Of the good effects of publick consultations, I need not observe, my
lords, that they arise from the joint endeavour of many understandings
cooperating to the same end; from the reasonings and observations of
many individuals of different studies, inclinations, and experience, all
directed to the illustration of the same question, which is, therefore,
so accurately discussed, so variously illustrated, and so amply
displayed, that a more comprehensive view is obtained of its relations
and consequences, than can be hoped from the wisdom or knowledge of any
single man.
But this advantage, my lords, can only be expected from union and
concurrence; for when the different members of a national council enter
with different designs, and exert their abilities not so much to promote
any general purposes, as to obviate the measures, and confute the
arguments of each other, the publick is deprived of all the benefit that
might be expected from the collective wisdom of assemblies, whatever may
be the capacity of those who compose them.
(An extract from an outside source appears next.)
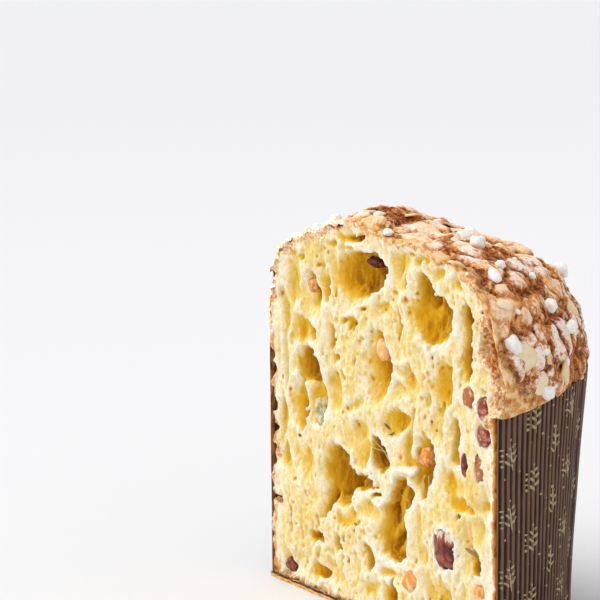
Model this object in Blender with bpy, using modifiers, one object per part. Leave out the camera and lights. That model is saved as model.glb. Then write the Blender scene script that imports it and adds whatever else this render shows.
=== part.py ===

The senate thus divided and
disturbed, will, perhaps, conclude with less prudence than any single
member, as any man may more easily discover truth without assistance,
than when others of equal abilities are employed in perplexing his
inquiries, and interrupting the operations of his mind.
Thus, my lords, it might be safer for a nation, even in time of terrour
and disorder, to be deprived of the counsels of this house, than to
confide in the determinations of an assembly not uniform in its views,
nor connected in its interests; an assembly from which little can be
hoped by those who observe that it cannot, without a tedious debate,
prolonged with all the heat of opposition, despatch the first and most
cursory part of publick business,--an address to his majesty.
It has been for a long time a practice too frequent, to confound past
with present questions, to perplex every debate by an endless
multiplication of objects, and to obstruct our determinations by
substituting one inquiry in the place of another.